JOB => Using the records that appear below, write out exactly the lines from the one with "Write part 2" through the one with "PRESS_FRONT_SHARE = 0.32", keeping both end lines.

--- start GIVEN DATA ---

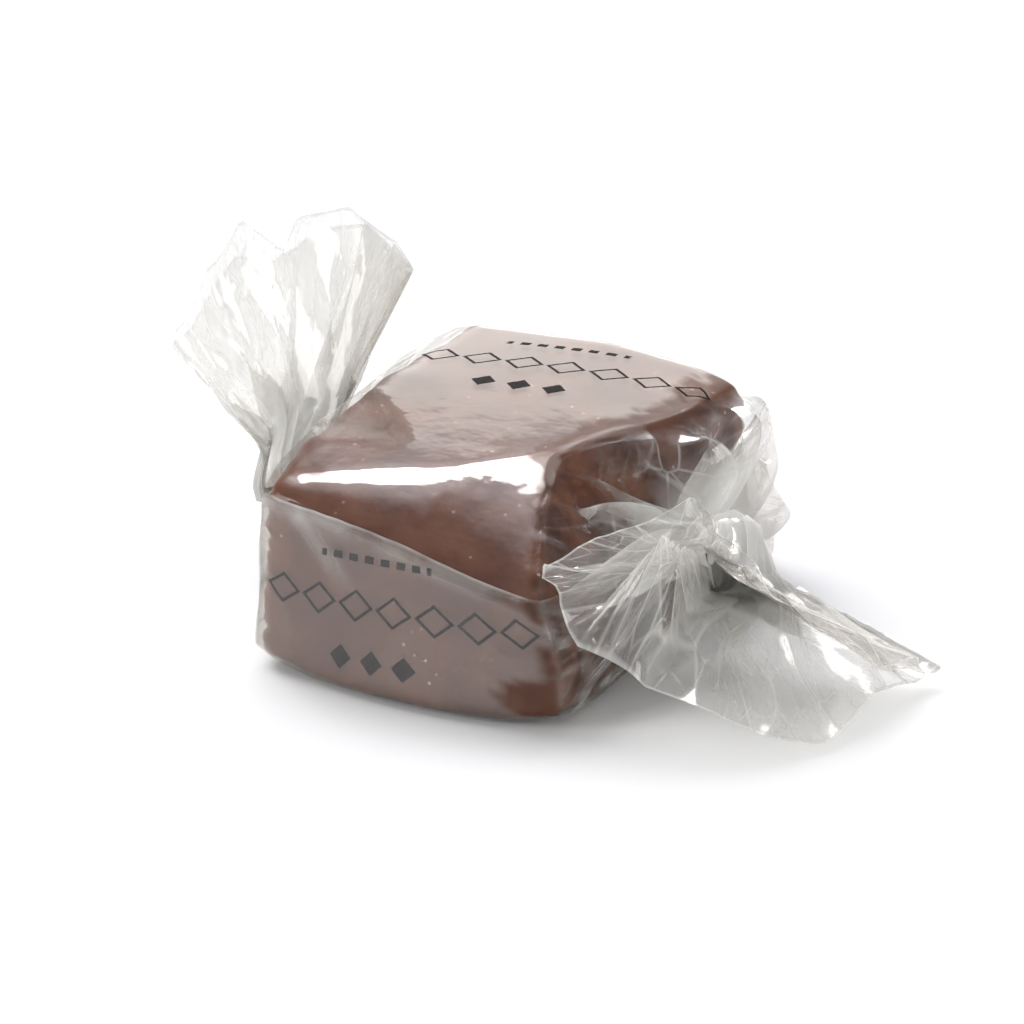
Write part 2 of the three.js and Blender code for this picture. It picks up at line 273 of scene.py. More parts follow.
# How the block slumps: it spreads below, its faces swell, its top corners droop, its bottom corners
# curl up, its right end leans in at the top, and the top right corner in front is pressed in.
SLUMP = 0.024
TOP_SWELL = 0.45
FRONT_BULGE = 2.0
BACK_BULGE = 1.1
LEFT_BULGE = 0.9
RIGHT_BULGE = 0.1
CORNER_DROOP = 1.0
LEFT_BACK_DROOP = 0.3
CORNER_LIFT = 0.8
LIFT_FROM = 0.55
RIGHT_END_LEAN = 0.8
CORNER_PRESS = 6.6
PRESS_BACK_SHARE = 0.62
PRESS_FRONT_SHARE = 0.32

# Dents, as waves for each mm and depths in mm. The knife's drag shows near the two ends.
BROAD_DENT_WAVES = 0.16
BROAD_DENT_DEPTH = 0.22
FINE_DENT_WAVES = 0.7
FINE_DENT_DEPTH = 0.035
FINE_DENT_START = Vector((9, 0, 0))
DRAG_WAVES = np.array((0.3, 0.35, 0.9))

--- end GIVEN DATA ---
--- start GIVEN DATA ---

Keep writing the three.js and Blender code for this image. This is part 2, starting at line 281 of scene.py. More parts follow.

--- end GIVEN DATA ---
--- start GIVEN DATA ---

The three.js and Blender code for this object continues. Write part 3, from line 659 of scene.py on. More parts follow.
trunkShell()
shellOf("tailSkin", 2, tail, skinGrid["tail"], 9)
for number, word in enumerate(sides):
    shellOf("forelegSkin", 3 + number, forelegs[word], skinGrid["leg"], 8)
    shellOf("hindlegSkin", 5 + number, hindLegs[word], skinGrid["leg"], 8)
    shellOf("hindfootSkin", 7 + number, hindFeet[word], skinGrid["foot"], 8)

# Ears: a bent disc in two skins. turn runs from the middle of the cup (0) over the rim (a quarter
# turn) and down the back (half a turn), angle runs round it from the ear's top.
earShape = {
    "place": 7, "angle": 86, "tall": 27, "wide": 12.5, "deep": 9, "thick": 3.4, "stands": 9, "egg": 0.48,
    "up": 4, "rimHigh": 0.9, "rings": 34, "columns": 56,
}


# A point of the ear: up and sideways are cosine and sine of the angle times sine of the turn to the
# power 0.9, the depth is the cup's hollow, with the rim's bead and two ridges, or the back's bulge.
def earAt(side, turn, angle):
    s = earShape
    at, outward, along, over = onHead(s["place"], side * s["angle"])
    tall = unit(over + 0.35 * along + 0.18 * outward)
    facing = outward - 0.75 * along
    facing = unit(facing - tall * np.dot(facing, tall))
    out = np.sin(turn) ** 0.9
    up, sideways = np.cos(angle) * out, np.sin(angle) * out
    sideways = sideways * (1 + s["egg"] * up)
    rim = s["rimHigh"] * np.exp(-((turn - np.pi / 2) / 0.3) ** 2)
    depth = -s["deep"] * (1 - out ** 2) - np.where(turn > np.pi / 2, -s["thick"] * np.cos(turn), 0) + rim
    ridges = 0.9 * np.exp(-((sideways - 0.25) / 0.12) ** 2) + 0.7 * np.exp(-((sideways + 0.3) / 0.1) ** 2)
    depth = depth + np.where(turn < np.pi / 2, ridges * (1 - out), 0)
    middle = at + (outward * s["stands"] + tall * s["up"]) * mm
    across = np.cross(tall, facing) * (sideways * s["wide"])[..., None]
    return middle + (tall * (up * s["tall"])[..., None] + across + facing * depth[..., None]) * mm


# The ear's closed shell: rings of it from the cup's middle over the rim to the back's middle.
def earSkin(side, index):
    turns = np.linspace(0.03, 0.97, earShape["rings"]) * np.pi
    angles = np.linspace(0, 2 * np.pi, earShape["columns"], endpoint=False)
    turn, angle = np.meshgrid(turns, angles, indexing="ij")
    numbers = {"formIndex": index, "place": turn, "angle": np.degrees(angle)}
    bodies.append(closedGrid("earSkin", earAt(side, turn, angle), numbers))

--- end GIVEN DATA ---

SOLUTION TO THIS PROBLEM =>
Write part 2 of the three.js and Blender code for this picture. It picks up at line 273 of scene.py. More parts follow.
# How the block slumps: it spreads below, its faces swell, its top corners droop, its bottom corners
# curl up, its right end leans in at the top, and the top right corner in front is pressed in.
SLUMP = 0.024
TOP_SWELL = 0.45
FRONT_BULGE = 2.0
BACK_BULGE = 1.1
LEFT_BULGE = 0.9
RIGHT_BULGE = 0.1
CORNER_DROOP = 1.0
LEFT_BACK_DROOP = 0.3
CORNER_LIFT = 0.8
LIFT_FROM = 0.55
RIGHT_END_LEAN = 0.8
CORNER_PRESS = 6.6
PRESS_BACK_SHARE = 0.62
PRESS_FRONT_SHARE = 0.32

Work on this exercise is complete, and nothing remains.